Along those lines, the Knights of the Old Republic video game (the first one) fits as well. You play a Republic soldier who turns out to have a talent for the Force, and are trained as a Jedi to help you and your team defeat an evil Sith Lord who wants to destroy the Republic. This Sith had turned on his master, Darth Revan, taking advantage of the Jedi attacking Revan at the same time, and Revan was killed in the crossfire.

Except, you turn out to be Revan. He/she was only badly injured and comatose, and the Jedi created a new personality and memories and implanted the body with them, creating you and hoping you’d lead them, following these “visions from the Force” to Revan’s old source of power that the new Sith Lord had taken over. After you find out you got lied to by the Jedi, you can opt to screw them over and try to reclaim your old mantle as the Lord of the Sith.

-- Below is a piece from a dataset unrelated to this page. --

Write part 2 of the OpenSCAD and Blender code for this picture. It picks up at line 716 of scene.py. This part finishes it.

IIRC, Morgan Freeman’s character in Chain Reaction (1996) fits the OP to a tee. Our heroes, Keanu Reeves (Og help us) and Rachel Weisz are on the run, framed for murder. Freeman, Reeves’ mentor, helps as much as he can. Only, it turns out … (see the plot summary).

Oh, well, crooked mentors (as opposed to protagonists), that’s a whole other can of worms. (L.A. Confidential, Unbreakable…)

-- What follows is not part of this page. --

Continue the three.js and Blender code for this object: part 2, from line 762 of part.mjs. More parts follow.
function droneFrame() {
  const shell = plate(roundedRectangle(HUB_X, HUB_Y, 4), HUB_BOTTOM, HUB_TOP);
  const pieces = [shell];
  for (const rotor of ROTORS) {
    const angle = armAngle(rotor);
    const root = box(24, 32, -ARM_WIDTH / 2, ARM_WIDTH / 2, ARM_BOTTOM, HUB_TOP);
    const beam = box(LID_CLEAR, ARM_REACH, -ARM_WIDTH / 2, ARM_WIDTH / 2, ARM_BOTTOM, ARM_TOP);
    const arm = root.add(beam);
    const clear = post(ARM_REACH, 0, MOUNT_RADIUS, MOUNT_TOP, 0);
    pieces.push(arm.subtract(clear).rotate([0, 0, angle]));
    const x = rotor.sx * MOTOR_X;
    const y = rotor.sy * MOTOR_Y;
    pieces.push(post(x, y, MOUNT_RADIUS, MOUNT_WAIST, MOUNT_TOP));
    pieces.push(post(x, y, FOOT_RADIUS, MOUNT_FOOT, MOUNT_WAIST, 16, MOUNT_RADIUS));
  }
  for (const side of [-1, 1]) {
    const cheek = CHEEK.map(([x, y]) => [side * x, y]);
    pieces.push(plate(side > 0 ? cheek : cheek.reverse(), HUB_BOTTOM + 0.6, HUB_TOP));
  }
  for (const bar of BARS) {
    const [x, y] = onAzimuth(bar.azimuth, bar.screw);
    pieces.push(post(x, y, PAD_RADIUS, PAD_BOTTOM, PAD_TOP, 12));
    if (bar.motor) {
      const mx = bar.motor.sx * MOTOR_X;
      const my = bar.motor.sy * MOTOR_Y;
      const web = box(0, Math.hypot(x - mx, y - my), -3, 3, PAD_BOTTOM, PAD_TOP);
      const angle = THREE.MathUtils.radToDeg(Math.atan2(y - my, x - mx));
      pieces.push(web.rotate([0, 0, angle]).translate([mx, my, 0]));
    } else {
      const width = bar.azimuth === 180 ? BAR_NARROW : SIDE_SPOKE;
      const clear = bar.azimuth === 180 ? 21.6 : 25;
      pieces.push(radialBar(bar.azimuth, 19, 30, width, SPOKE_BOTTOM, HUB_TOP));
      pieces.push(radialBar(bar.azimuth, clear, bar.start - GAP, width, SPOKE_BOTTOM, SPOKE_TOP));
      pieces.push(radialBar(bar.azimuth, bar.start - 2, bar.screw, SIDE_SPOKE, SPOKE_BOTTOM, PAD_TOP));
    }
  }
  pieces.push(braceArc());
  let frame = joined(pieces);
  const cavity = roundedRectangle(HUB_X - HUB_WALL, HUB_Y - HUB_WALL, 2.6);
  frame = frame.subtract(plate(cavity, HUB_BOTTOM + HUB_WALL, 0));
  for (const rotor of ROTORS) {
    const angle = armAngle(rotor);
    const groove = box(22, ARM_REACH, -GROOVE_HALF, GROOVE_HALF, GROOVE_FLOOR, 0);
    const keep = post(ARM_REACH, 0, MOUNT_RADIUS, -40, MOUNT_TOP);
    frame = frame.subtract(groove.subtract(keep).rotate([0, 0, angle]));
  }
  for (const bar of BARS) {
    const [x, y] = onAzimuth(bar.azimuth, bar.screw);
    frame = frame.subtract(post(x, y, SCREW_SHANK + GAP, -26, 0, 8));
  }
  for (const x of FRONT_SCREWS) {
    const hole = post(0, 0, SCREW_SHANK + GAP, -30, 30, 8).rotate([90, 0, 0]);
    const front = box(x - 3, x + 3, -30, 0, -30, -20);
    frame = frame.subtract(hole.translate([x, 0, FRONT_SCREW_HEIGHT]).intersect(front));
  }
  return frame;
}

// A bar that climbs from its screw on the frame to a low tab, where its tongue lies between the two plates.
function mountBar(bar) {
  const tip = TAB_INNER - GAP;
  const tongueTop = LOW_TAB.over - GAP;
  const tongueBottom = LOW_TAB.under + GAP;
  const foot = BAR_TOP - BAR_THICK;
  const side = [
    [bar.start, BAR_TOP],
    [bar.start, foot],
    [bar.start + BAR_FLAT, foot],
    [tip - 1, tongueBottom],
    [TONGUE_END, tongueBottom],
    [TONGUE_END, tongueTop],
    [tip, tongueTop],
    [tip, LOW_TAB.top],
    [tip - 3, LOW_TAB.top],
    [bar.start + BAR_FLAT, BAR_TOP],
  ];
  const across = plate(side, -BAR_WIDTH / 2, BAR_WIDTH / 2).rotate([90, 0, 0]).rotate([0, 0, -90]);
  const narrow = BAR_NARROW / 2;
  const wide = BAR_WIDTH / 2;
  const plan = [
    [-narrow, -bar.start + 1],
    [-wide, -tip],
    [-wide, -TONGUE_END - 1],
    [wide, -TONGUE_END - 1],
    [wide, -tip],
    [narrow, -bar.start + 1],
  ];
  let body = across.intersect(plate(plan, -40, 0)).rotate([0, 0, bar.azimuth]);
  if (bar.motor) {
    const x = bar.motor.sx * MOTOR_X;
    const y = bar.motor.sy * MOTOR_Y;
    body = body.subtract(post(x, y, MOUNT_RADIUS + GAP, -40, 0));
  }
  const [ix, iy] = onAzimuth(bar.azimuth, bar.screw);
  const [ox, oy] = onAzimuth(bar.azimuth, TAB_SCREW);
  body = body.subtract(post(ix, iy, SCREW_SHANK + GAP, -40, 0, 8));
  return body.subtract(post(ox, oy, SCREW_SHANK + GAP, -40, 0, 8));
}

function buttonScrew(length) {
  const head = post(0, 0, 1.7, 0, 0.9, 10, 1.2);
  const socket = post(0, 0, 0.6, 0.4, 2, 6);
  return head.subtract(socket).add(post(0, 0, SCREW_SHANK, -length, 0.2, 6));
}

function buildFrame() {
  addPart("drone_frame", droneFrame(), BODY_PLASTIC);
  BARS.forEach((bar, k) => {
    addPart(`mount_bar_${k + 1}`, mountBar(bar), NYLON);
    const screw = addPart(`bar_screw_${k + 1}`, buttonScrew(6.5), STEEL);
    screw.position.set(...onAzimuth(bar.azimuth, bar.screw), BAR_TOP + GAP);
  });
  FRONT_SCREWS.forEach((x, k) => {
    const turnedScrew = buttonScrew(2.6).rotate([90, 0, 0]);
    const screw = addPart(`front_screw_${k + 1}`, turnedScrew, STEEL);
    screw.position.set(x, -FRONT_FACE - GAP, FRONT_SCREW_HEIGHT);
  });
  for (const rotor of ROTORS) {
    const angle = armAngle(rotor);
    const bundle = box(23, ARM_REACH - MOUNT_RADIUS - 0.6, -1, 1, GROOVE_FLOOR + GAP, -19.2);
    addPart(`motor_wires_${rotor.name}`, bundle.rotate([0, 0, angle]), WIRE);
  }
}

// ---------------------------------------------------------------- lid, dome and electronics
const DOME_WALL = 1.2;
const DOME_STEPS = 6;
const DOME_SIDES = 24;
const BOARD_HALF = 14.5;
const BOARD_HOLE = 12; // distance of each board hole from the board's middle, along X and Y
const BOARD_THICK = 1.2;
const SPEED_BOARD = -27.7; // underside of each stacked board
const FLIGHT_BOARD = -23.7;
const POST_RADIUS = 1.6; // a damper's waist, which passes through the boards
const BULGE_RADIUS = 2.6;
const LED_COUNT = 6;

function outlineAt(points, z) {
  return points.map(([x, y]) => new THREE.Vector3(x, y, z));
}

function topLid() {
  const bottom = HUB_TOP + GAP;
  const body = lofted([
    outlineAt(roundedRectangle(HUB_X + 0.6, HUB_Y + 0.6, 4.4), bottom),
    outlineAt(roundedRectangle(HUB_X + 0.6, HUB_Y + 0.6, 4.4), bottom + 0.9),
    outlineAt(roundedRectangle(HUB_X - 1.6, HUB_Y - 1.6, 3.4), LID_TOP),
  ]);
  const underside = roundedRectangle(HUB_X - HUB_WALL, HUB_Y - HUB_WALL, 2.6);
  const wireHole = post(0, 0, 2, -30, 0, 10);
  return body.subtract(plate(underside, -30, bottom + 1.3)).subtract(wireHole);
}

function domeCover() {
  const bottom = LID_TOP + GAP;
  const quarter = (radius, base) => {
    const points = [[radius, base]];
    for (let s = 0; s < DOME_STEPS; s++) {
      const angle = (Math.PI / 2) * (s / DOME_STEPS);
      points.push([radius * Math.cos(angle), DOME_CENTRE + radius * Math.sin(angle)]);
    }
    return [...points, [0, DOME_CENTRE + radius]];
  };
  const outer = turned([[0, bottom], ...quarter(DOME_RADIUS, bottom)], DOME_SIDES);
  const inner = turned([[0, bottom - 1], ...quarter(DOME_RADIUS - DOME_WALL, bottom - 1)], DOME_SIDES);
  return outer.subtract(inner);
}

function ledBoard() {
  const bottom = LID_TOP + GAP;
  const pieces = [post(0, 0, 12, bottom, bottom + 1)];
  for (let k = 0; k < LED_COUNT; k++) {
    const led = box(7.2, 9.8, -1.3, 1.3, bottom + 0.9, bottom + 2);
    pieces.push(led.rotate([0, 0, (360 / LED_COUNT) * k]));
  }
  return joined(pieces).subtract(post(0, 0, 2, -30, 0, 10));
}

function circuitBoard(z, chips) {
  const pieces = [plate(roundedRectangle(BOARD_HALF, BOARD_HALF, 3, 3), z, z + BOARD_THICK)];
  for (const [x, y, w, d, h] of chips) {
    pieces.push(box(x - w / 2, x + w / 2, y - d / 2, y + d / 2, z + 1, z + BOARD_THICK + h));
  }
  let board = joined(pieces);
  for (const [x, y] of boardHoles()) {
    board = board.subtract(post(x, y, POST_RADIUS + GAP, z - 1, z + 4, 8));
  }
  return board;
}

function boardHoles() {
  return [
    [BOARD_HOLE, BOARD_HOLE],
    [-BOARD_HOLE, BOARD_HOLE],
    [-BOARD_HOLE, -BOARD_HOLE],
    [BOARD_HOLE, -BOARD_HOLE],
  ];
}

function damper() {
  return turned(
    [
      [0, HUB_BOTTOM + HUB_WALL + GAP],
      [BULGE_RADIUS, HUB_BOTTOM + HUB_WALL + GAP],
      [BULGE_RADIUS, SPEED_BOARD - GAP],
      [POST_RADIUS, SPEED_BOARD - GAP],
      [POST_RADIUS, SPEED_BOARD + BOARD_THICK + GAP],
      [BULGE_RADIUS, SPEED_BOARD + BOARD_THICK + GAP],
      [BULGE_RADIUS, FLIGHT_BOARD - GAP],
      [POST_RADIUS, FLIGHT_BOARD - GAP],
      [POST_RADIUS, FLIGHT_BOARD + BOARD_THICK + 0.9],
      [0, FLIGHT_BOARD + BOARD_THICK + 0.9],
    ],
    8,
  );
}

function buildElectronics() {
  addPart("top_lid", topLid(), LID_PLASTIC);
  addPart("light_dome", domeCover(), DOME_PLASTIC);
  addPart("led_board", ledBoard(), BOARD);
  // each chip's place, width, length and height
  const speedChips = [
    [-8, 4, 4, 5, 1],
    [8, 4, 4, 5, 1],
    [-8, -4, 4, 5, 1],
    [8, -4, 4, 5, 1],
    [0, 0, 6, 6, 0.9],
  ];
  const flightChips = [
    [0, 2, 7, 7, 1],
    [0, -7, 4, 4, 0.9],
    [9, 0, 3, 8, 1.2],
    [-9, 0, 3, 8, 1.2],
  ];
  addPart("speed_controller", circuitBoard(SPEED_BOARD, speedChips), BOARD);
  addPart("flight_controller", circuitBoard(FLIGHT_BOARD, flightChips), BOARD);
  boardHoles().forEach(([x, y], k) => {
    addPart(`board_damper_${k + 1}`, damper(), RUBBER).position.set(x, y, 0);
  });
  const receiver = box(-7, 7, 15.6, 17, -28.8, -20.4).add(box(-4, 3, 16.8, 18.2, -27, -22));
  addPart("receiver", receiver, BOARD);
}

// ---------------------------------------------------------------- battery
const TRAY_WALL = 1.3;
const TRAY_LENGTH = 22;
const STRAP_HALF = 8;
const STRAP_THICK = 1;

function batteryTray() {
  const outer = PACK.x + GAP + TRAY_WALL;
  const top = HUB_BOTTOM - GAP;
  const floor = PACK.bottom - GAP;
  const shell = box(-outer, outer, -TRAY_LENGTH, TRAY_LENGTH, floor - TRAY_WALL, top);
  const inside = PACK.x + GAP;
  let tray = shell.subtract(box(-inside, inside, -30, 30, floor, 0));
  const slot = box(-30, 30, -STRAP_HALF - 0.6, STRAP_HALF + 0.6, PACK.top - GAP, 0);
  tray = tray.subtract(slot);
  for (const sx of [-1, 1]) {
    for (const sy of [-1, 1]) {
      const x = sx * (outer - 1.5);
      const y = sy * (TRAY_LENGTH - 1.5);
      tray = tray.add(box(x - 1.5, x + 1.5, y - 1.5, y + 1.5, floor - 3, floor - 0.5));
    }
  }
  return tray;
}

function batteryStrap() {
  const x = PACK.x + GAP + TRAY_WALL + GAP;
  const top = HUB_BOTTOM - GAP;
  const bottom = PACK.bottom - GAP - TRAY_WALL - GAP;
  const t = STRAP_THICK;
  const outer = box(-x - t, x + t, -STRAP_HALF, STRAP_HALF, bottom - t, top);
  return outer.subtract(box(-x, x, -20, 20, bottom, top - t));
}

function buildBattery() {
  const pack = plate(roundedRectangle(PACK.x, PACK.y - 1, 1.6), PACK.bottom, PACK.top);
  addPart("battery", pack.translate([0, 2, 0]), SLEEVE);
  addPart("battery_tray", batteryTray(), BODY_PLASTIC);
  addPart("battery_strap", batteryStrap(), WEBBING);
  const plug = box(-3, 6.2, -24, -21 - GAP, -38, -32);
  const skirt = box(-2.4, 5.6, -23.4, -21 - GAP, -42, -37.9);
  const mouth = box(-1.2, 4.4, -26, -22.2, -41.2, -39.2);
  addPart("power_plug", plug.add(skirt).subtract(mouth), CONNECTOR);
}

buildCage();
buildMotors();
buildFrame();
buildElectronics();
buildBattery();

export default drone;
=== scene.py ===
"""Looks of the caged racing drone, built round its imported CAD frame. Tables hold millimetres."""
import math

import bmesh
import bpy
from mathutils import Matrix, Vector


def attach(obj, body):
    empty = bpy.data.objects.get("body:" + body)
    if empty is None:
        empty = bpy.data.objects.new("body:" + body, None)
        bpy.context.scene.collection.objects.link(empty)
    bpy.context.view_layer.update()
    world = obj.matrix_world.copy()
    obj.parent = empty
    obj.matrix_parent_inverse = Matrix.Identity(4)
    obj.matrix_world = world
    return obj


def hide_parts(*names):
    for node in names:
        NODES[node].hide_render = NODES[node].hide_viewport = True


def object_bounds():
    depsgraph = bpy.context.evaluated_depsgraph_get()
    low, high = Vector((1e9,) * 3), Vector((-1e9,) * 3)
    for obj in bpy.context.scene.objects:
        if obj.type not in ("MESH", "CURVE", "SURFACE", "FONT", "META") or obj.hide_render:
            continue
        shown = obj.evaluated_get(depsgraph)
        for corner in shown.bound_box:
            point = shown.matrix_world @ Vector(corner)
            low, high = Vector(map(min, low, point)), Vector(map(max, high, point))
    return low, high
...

No, no, not KFC, **KGB **! :stuck_out_tongue:
Or maybe the KGB KFC, I can’t remember…

Okay, almost embarrassed that I remember this one, but I flipped by it the other night: “Shattered”

No one’s mentioned Heroes yet?

Come to think about it, there’s also plenty of times in Lost where the good guy ends being the bad guy. only to become good and/or bad as the seasons go by.

Of course, by “Agatha Christie” you mean “Sheridan Le Fanu.”

In the Sten series, after seven books, the hero finally realizes that the Emperor he’s been working for isn’t really much if at all better than the people he’s been fighting. And that all he’s been really been doing is protecting and promoting a tyranny with a better sense of propaganda than most.

My memory’s very vague, including about the title. But there was a story about a government agent hunting down an android in his likeness, that was supposed to infiltrate his planet, then detonate a planet cracking bomb by speaking certain preprogrammed words. Finally, he corners and shoots the android, who lies on the ground, spurting blood, and not oil or sparks. And he says, “But if he’s the real one, then I’m” - and the explosion can be seen a million miles away.

In the webcomic Goblins, there’s a scene where the matriarch goblin points out to one of the adventurers that whatever other goblins have done, this particular village hasn’t attacked anyone. The adventurer looks around with this horrified expression at all the dead goblins, and the maniacal looking adventurers chasing the survivors, and says, “but . . . but . . . we’re the good guys . . . right ?!”

H.P. Lovecraft, The Outsider. Where the protagonist at the end discovers that the hideous undead abomination that everyone is running from - is a mirror.

T and I, where the protagonist discovers that he is the artificial alternate personality of T, a goodlife ( collaborator with Berserkers, anti-life war machines ), rapist, murderer and all around scum.